Blackhawks goaltending coach Stephane Waite said he used to call you ‘Robocop’ because you were always so square and precise with your movements in net. Is that style something you were taught, or were you just naturally more of a technician than an improviser?
I was taught. Going into my first year of junior I joined with my agent, and Francois Allaire (former mentor to Patrick Roy and now the goalie coach in Toronto) was the goalie coach working with him in the summertime. He was a very technical goalie coach. He always taught me to be square and set. I found it made my game a lot easier. I could play better when I had that approach, especially at a young age when there were all sorts of technical ways to think about the game coming at me. Before that you’d just go out and play; junior hockey really made you focus more on technique and ‘tricks’ in order to play certain situations a certain way. I learned that all from Allaire, and from that point on I just used that style and grew as a goalie.

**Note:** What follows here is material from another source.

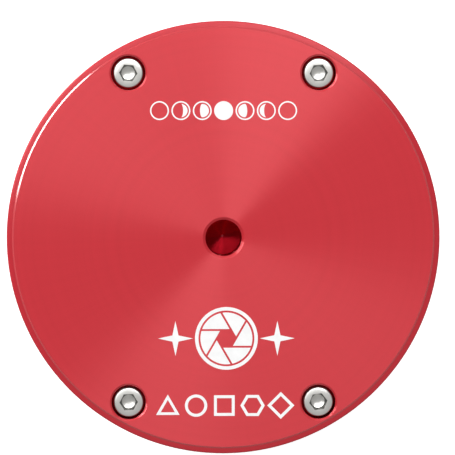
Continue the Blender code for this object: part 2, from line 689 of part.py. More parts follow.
# ---------------------------------------------------------------- sockets
def make_usb_socket():
    """A USB 3 type B socket: a steel shell round a plastic insert with a stepped mouth."""
    low, high = socket_box(USB_FACE_X, USB_Y, USB_SIZE)
    shell = block("usb_shell", low, high, STEEL)
    inner_low = tuple(v + USB_WALL for v in low)
    inner_high = (high[0] + 2 * OVERCUT, high[1] - USB_WALL, high[2] - USB_WALL)
    boolean(shell, block("usb_shell_hollow", inner_low, inner_high))
    insert_low = tuple(v + GAP for v in inner_low)
    insert_high = (high[0] - USB_INSERT_INSET, inner_high[1] - GAP, inner_high[2] - GAP)
    insert = block("usb_insert", insert_low, insert_high, USB_PLASTIC)

    def part_of_mouth(name, half, z_low, z_high, x_low=high[0] - MOUTH_DEPTH, x_high=high[0] + OVERCUT):
        return block(name, (x_low, USB_Y - half, z_low), (x_high, USB_Y + half, z_high))

    mouth_low = low[2] + USB_MOUTH_FLOOR
    mouth_high = mouth_low + USB_MOUTH_HEIGHT
    boolean(insert, part_of_mouth("usb_mouth", USB_MOUTH_HALF, mouth_low, mouth_high))
    upper_low, upper_high = mouth_high - USB_UPPER_OVERLAP, mouth_high + USB_UPPER_HEIGHT
    boolean(insert, part_of_mouth("usb_upper_mouth", USB_UPPER_HALF, upper_low, upper_high))
    tongue = part_of_mouth(
        "usb_tongue", USB_TONGUE_HALF, mouth_low + USB_TONGUE[0], mouth_low + USB_TONGUE[1],
        high[0] - MOUTH_DEPTH - OVERCUT, high[0] - USB_TONGUE_INSET,
    )
    boolean(insert, tongue, "UNION")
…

Do you enjoy watching goalies who play almost the complete opposite style, like your teammate Marty Turco?
Yeah, I do. That’s a pretty tough way to play. You need really good hand-eye [coordination] to play like that and have a really good career like he and [Martin] Brodeur have had. There aren’t too many guys who can play that way because it’s so hard, and you have to be so athletic. I’ve just gotten so accustomed to my style over the past ten years, and whenever I work on it I use that as my base — to be set, square and big, and try to keep my body in front of every shot, and then react.
Are you one of those guys who is always watching hockey, especially on off-nights?

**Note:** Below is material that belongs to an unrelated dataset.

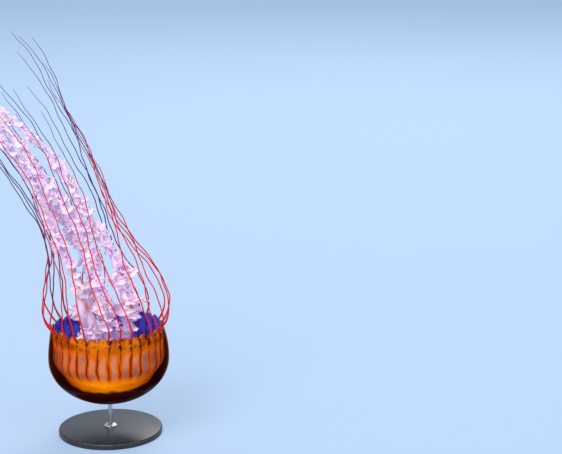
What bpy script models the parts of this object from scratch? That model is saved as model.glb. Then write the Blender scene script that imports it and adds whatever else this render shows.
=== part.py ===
"""A life-size sea nettle jellyfish, swimming bell down with its arms and tentacles trailing, on a display stand.

Metres, +Z up, with -Y the front. The origin is the middle of the stand's underside, below the apex of the bell.
Every part of the animal is its own solid: the bell with its lappets, the mouth, four oral arms in two lengths
each, and twenty-four tentacles in two lengths each.
"""

import math
import random

import bmesh
import bpy
from mathutils import Vector

GAP = 0.0003

# Stand
BASE_RADIUS = 0.104
BASE_HEIGHT = 0.012
BASE_EDGE = 0.004
ROD_RADIUS = 0.0045
ROD_LENGTH = 0.055
ROD_FOOT_RADIUS = 0.013
ROD_FOOT_HEIGHT = 0.005

# Bell: an upturned cup, widest at BELL_WAIST above its apex, that draws in a little towards its margin
APEX_Z = BASE_HEIGHT + GAP + ROD_LENGTH + GAP
BELL_RADIUS = 0.120
BELL_WAIST = 0.089
BELL_COLLAR = 0.069
MARGIN_RADIUS = 0.1095
JELLY_AT_APEX = 0.012
JELLY_AT_MARGIN = 0.0016
RIM_Z = APEX_Z + BELL_WAIST + BELL_COLLAR

# Margin: lappets with a cleft between each two; every fourth cleft holds a sense organ, the others a tentacle
LAPPETS = 32
LAPPET_ANGLE = 2 * math.pi / LAPPETS
CLEFTS_PER_SENSE_ORGAN = 4
FIRST_CLEFT_ANGLE = -LAPPET_ANGLE
CLEFT_HALF = 0.13
SHOULDER = 0.30
CLEFT_DEPTH = 0.007
LAPPET_RISE = 0.003
FLUTE = 0.0012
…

I don’t watch too many full-length hockey games anymore. I watch highlights all the time. It’s good to see what other guys around the league are doing, the way they shoot, the kind of plays they’re making.
What about other goalies? Anybody who particularly impresses you?

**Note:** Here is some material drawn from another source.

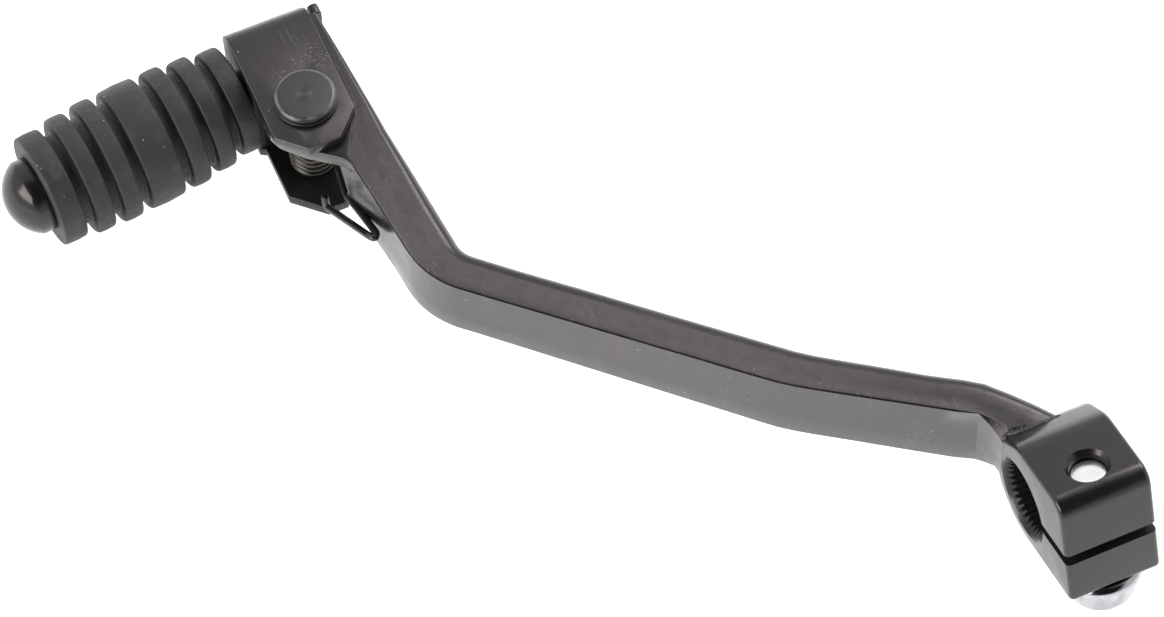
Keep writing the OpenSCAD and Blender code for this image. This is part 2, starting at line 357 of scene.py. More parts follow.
def paint(name, dark, light, rough, ior=1.62, scuffs=0.0, specks=0.5, peel=0.012, turn=0):
    """Satin black paint over steel, with cloudy tone, orange peel, dust specks and scuffs."""
    k = Tree(name)
    b = k.bsdf
    b.inputs["IOR"].default_value = ior
    b.inputs["Specular Tint"].default_value = (1.0, 0.94, 0.915, 1.0)
    cloud = k.noise(55, 4, 0.55)
    fine = k.noise(420, 3, 0.6)
    col = k.mix(k.ramp(cloud, 0.35, 0.68), dark, light)
    col = k.mix(k.ramp(fine, 0.3, 0.75, 0.0, 0.5), col, [c * 0.7 for c in dark])
    r = k.math("ADD", k.ramp(cloud, 0.3, 0.7, rough - 0.05, rough + 0.05),
               k.ramp(fine, 0.3, 0.7, -0.04, 0.05))
    # dust specks
    dots = k.ramp(k.voronoi(620), 0.10, 0.06)
    rare = k.ramp(k.noise(160, 2), 0.66 - 0.08 * specks, 0.70 - 0.08 * specks)
    dust = k.math("MULTIPLY", dots, rare)
    # scratches, long and thin, in two directions, and small nicks
    lines = k.noise(1.0, 3, 0.6, vec=k.mapped((70, 3600, 900), (0, 0, turn)))
    cross = k.noise(1.0, 3, 0.6, vec=k.mapped((120, 3000, 900), (0, 0, turn + 16)))
    patch = k.ramp(k.noise(95, 3, 0.6), 0.46, 0.64)
    nicks = k.math("MULTIPLY", k.ramp(k.noise(2600, 2, 0.5), 0.60, 0.66),
                   k.ramp(k.noise(150, 2, 0.5), 0.58, 0.64))
    marks = k.math("MAXIMUM", k.ramp(lines, 0.60, 0.70), k.ramp(cross, 0.66, 0.74))
    marks = k.math("MULTIPLY", marks, patch)
    marks = k.math("MAXIMUM", k.math("MULTIPLY", marks, 0.45), k.math("MULTIPLY", nicks, 0.8))
    marks = k.math("MULTIPLY", marks, scuffs)
    light_marks = k.math("MINIMUM", k.math("ADD", k.math("MULTIPLY", dust, 0.8), marks), 1.0)
    col = k.mix(light_marks, col, (0.33, 0.32, 0.31))
    k.link(col, b.inputs["Base Color"])
    k.link(k.math("ADD", r, k.math("MULTIPLY", marks, 0.18)), b.inputs["Roughness"])
    n = k.bump(k.noise(950, 3, 0.55), peel)
    n = k.bump(k.noise(140, 3, 0.5), 0.05, 0.6, n)
    n = k.bump(marks, 0.02, 0.5, n)
    k.link(n, b.inputs["Normal"])
    return k.mat


def rubber(name):
    """Matt black rubber: chalky and dusty on top, with painted shade darkening it towards its underside."""
    k = Tree(name)
    b = k.bsdf
    b.inputs["IOR"].default_value = 1.5
    cloud = k.noise(90, 4, 0.6)
    grain = k.noise(1500, 3, 0.6)
    col = k.mix(k.ramp(cloud, 0.3, 0.7), (0.020, 0.020, 0.0205), (0.030, 0.0295, 0.030))
    # painted shade: darker towards the underside; the same height also gathers the chalky dust on top
    high = k.ramp(k.split(k.co)[2], -4.0 * MM, 9.0 * MM)
    col = k.mix(high, (0.005, 0.005, 0.0053), col)
    chalk = k.math("MULTIPLY", k.ramp(k.noise(260, 5, 0.75), 0.48, 0.72, 0.0, 0.6),
                   k.ramp(high, 0.0, 1.0, 0.35, 1.0))
    col = k.mix(chalk, col, (0.058, 0.058, 0.060))
    dots = k.ramp(k.voronoi(560), 0.10, 0.05)
    rare = k.ramp(k.noise(120, 2), 0.58, 0.62)
    dust = k.math("MULTIPLY", dots, rare)
    col = k.mix(k.math("MULTIPLY", dust, 0.7), col, (0.36, 0.36, 0.36))
    k.link(col, b.inputs["Base Color"])
    r = k.math("ADD", k.ramp(cloud, 0.3, 0.7, 0.50, 0.64), k.ramp(grain, 0.3, 0.7, -0.04, 0.06))
    k.link(r, b.inputs["Roughness"])
    n = k.bump(grain, 0.06, 1.0)
    n = k.bump(k.noise(300, 4, 0.65), 0.10, 0.9, n)
    k.link(n, b.inputs["Normal"])
    return k.mat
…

I really like watching Marty. He makes some awesome saves and is great at playing the puck too. He transitions the puck so quick that if the other team isn’t careful we can get some quick offense out of it. [Henrik] Lundqvist in New York is another one. There are so many. Brodeur was definitely a hero growing up too.
Tell me about the design of your mask.
Stephane Bergeron in Three Rivers, Quebec, is my painter. He does Marc-Andre Fleury in Pittsburgh and other guys too. We just discussed it, and he threw some ideas at me, and I gave some back. We liked some tomahawks and feathers sort of faded in the background, having the logo nice and bold. He did a great job. Even if you have a great idea, you need a good artist to bring it out.
Goalies often have the reputation of being a little, well, weird. Would you say you’re a typical or atypical goalie in that respect?
I hope I’m not weird. I’ll use that word, “hope.” I’m pretty calm and don’t say too much. Especially my first year in here, I don’t want to tick too many guys off. I like to joke around too though a little bit.
Off the ice, I’ve heard you like to take it easy, especially the night before a game.
Most of the time I try not to be out too late. I just like to sit around and relax and watch TV.
On the ice, is your calm demeanor in net also something you’ve had to work on over the years, or is that just your personality?
I think it’s part of who you are and what kind of personality you have. Obviously if you get shaken pretty easily then you’ll have to adjust to it a little more than someone who is calm most of the time and can brush negative things off a little easier.
Back in December you became the first Blackhawks rookie goalie to win eight consecutive games since Denis DeJordy in 1964. Were you thinking about the streak at all during that run, or were you able to block it out completely?
In the middle of it, not really; towards the end, yeah, when you have a chance to beat it. Guys who say they don’t think about records and those things are probably lying because obviously you do think about it a little bit. But you try to not let it surround your whole thought process and distract you from what got you there, which is being prepared and focused on shots.
You played five seasons for Norfolk and Rockford in the American Hockey League. Did you ever have doubts about whether you would make it to the NHL?
I was confident, but there are always negative thoughts that creep in. You get angry sometimes when you think about why you haven’t made it. Am I not quick enough? Am I just not good enough? You have to look past that and keep working hard in the minors. I just said to myself, ‘Keep going, don’t give up, you’re not far from your goal. Your chance will come soon enough.’
Which teammate do you have the toughest time with in practice? Anybody who just has your number?
In a shootout or straight-up shot?
It’s hard because in practice the guys have so much time that everybody’s a good shooter. Hossa lately, I can’t stop that guy. His shot is so quick. I think it goes in stages. One day there will be a guy I can’t stop, and the next day he can’t beat me. Obviously our top skill guys are always hard to stop.
What about somebody who has an underrated shot?
Kopecky. I don’t know if his shot is underrated, but I’d like to see him shoot more in games because he’s got a bomb. He’s definitely hard to stop in practice.
Has it fully sunk in that you’re a starting goalie in the National Hockey League?
Yeah, it has. I remember at the beginning of the year being in New York to play the Rangers at Madison Square Garden and saying to myself, ‘Wow, I’ve finally made it, I’m finally here — not just for a couple games but here to stay.’ That’s why I’ve worked hard ever since junior hockey, to get to this point, and it’s definitely satisfying, though there is still a long ways to go.